Unfortunately it wasn't possible to carry our camera with us, but we did pick up a GoPro DVD of our trip. If we can manage to get it all the way home, I'll post a video at some point. In the meantime, this YouTube video highlights the same trip that we did:

http://m.youtube.com/watch?v=8rzEKr_AqR8

From Puerto Varas we travelled by bus to Bariloche, Argentina. We spent only three weeks in Chile, but would be returning in December and January. We'd had enough time in larger, high energy places, so we decided to just spend just one night in Bariloche and headed two hours south to the smaller agricultural town of El Bolson.

While in El Bolson, we had a absolutely fantastic dinner at a local Parrilla (steakhouse). Steaks are part of the cultural fabric of Argentina. They are typically huge, tender, and incredibly tasty. We got a recommendation from one of the owners of our hostel and headed into town for dinner at La Gorda where we had the best steaks we've ever had.  Argentinians use different words and phrases when they talk about steak, but with our limited Spanish we managed to order the ribeyes we wanted and figured out that I wanted "jugoso" (medium rare), and Cyd wanted "a punto" (medium). The eggs and bacon on top were a surprise!

Cyd didn't quite manage to finish all of her steak.
I did.

Coming across a reference to "one of the best hostels in Argentina" in the Lonely Planet  guide, we managed to get a room at La Casona de Odile for four nights on one day's notice. For once a hostel looked better in real life than it did on the website.

La Casona de Odile (www.odile.com.ar) is five kms north of El Bolson and built on five riverside acres covered in gardens, streams, and towering trees, with mountain views all around. They offer homemade bread and organic jams with breakfast, and have a small restaurant on the property that makes wonderful meals every night using local organic produce. They even operate a small micobrewery on the premises and they sell great Argentinian wine at very reasonable prices. A live in yoga instructor offers classes every morning in an outdoor space.

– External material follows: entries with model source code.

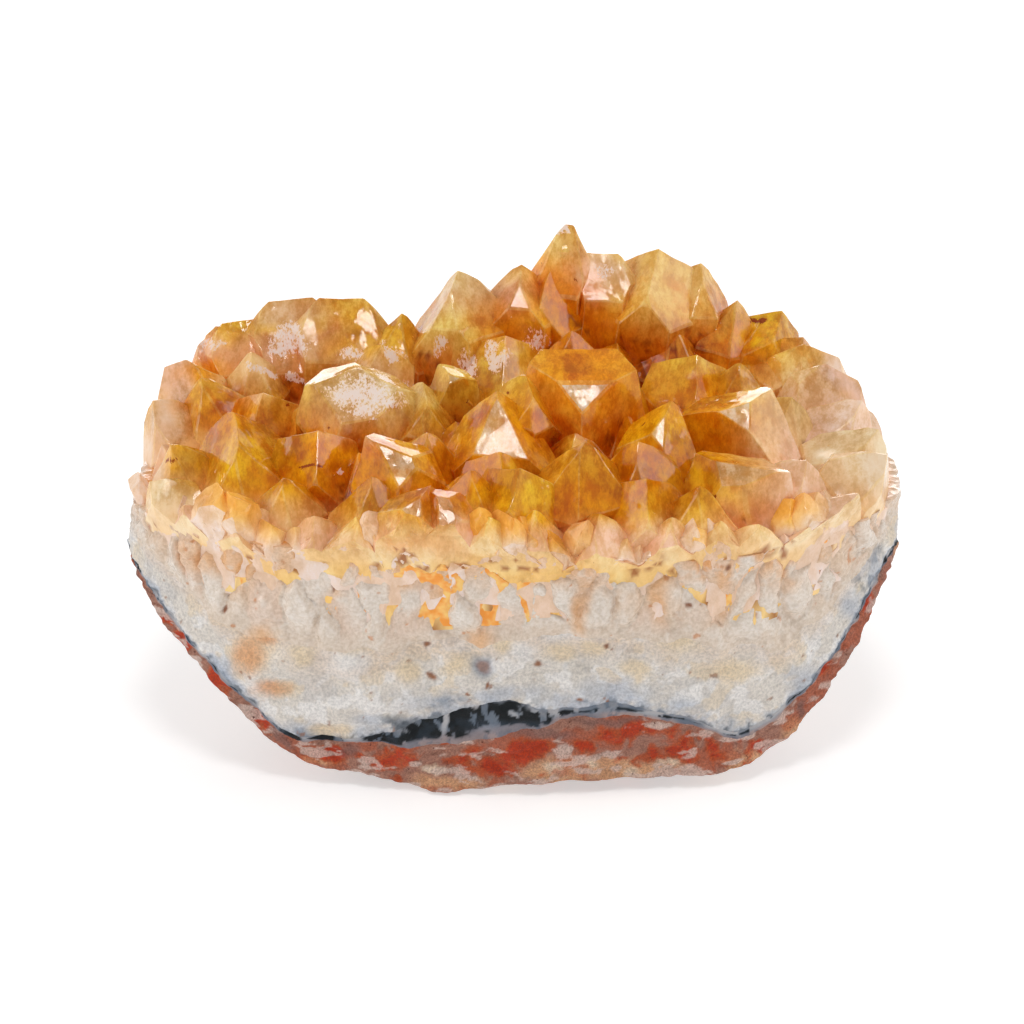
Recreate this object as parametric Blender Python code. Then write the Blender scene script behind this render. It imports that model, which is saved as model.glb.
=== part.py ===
"""Citrine cluster: a broken chunk of geode lining with a druse of citrine on top.

The four growth layers are four closed solids: a rind of red-brown basalt, a thin celadonite
seam, a bed of milky quartz, and the citrine crystals with their fused roots. Lengths are in
millimetres until a mesh is made. +X is right, +Y is away from the broken front, +Z is up.
"""

import math

import bpy
import numpy as np

for old in list(bpy.data.objects):
    bpy.data.objects.remove(old)

millimetre = 0.001
layerGap = 0.35  # clear height between one layer and the next
centring = (0.0, -2.12, 0.0)  # moves the finished piece onto the middle of the frame

# The rim, station by station round the plan, anticlockwise from the right end.
# x, y, then the heights of the underside, rind top, seam top, bed top and root top there.
rimStations = [
    (40.0, 1.5, 20.6, 22.0, 22.8, 25.4, 28.0),
    (39.0, 7.5, 21.0, 23.4, 24.2, 26.4, 28.8),
    (36.0, 13.0, 20.6, 24.0, 24.8, 27.0, 29.6),
    (31.6, 18.6, 20.0, 23.8, 24.6, 27.2, 30.2),
    (24.5, 22.8, 19.2, 23.2, 24.1, 27.0, 30.8),
    (15.0, 25.8, 18.6, 22.6, 23.5, 26.6, 31.2),
    (5.0, 26.0, 18.2, 22.2, 23.0, 26.4, 31.4),
    (-5.5, 25.0, 18.2, 21.8, 22.6, 26.2, 31.2),
    (-15.5, 24.0, 18.4, 21.8, 22.7, 26.2, 30.8),
    (-25.0, 22.6, 18.8, 21.8, 22.6, 26.0, 30.2),
    (-32.6, 19.2, 19.4, 22.0, 22.8, 26.0, 29.4),
    (-37.0, 12.0, 19.8, 22.0, 22.7, 26.0, 28.8),
    (-39.2, 5.0, 20.0, 21.6, 22.3, 25.6, 28.0),
    (-40.0, -1.5, 19.8, 20.8, 21.5, 25.0, 27.4),
    (-38.6, -6.6, 18.2, 19.1, 19.8, 24.0, 27.6),
    (-35.6, -10.8, 15.2, 16.5, 17.3, 22.2, 28.2),
    (-31.8, -14.2, 11.6, 12.8, 13.6, 19.6, 28.6),
    (-27.2, -17.0, 6.7, 8.6, 9.4, 17.6, 28.8),
    (-21.8, -18.8, 2.7, 5.0, 5.9, 16.8, 29.0),
    (-14.6, -20.2, 1.6, 5.6, 6.8, 17.4, 29.0),
    (-8.2, -21.0, 0.4, 5.8, 9.3, 18.2, 29.0),
    (-1.4, -21.6, 1.2, 7.8, 11.6, 19.2, 29.0),
    (5.0, -21.4, 1.5, 9.2, 10.6, 19.3, 28.6),
    (11.2, -21.0, 1.6, 9.8, 10.9, 19.0, 28.2),
    (17.2, -20.0, 1.6, 8.4, 9.4, 18.4, 28.0),
    (23.0, -18.6, 2.0, 5.7, 6.6, 17.0, 28.0),
    (28.8, -16.0, 4.4, 8.3, 9.2, 16.4, 28.0),
    (33.2, -12.4, 9.8, 13.3, 14.2, 19.4, 28.0),
    (37.0, -8.0, 15.8, 18.2, 19.0, 23.0, 27.8),
    (39.4, -3.6, 19.6, 21.2, 22.0, 24.8, 27.8),
]
centreHeights = (0.0, 5.2, 6.6, 20.0, 30.5)  # the same five heights in the middle of the plan
rimPoints = 60  # vertices round each ring

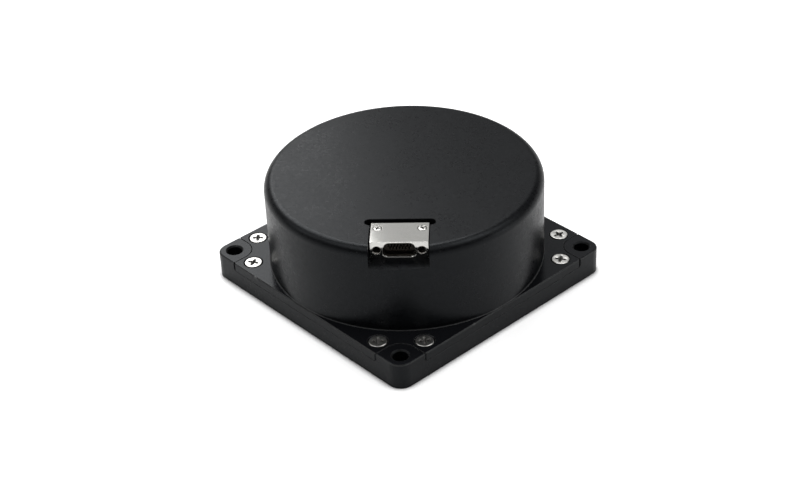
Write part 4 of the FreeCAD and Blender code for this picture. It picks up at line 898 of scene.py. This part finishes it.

The beautiful grounds at La Casona de Odile.

Yoga among the lupins.

The cozy sitting room at the hostel.

The hands-on owners and other staff were genuinely concerned that everyone was comfortable and happy. They provided us with hiking logistics, helped us arrange transportation, and booked a room for us at the next stop where nobody spoke English or answered emails. They gave us directions to the trout farm and the organic dairy farm just down the road. It's the kind of place that makes you feel like staying indefinitely. Yoga in the mornings, hiking in the afternoon, and great beer, wine and food in the evenings...ahhh.

But we had a long list of destinations to visit and the second, and to this point, last confirmed appointment of our trip coming up. So we sadly said our goodbyes, invited our new friend and Argentinian dog musher Javi to Whitehorse for the Yukon Quest, and jumped on the bus to Patagonia.

2 comments:

  1. The canyoning sounds very exciting, wow! I remember my first experience with traditional Argentinian food (was actually in the DR). Very heavy on the meat course. Helen savoured every bite but not a good place for a me ... moi vegetariano!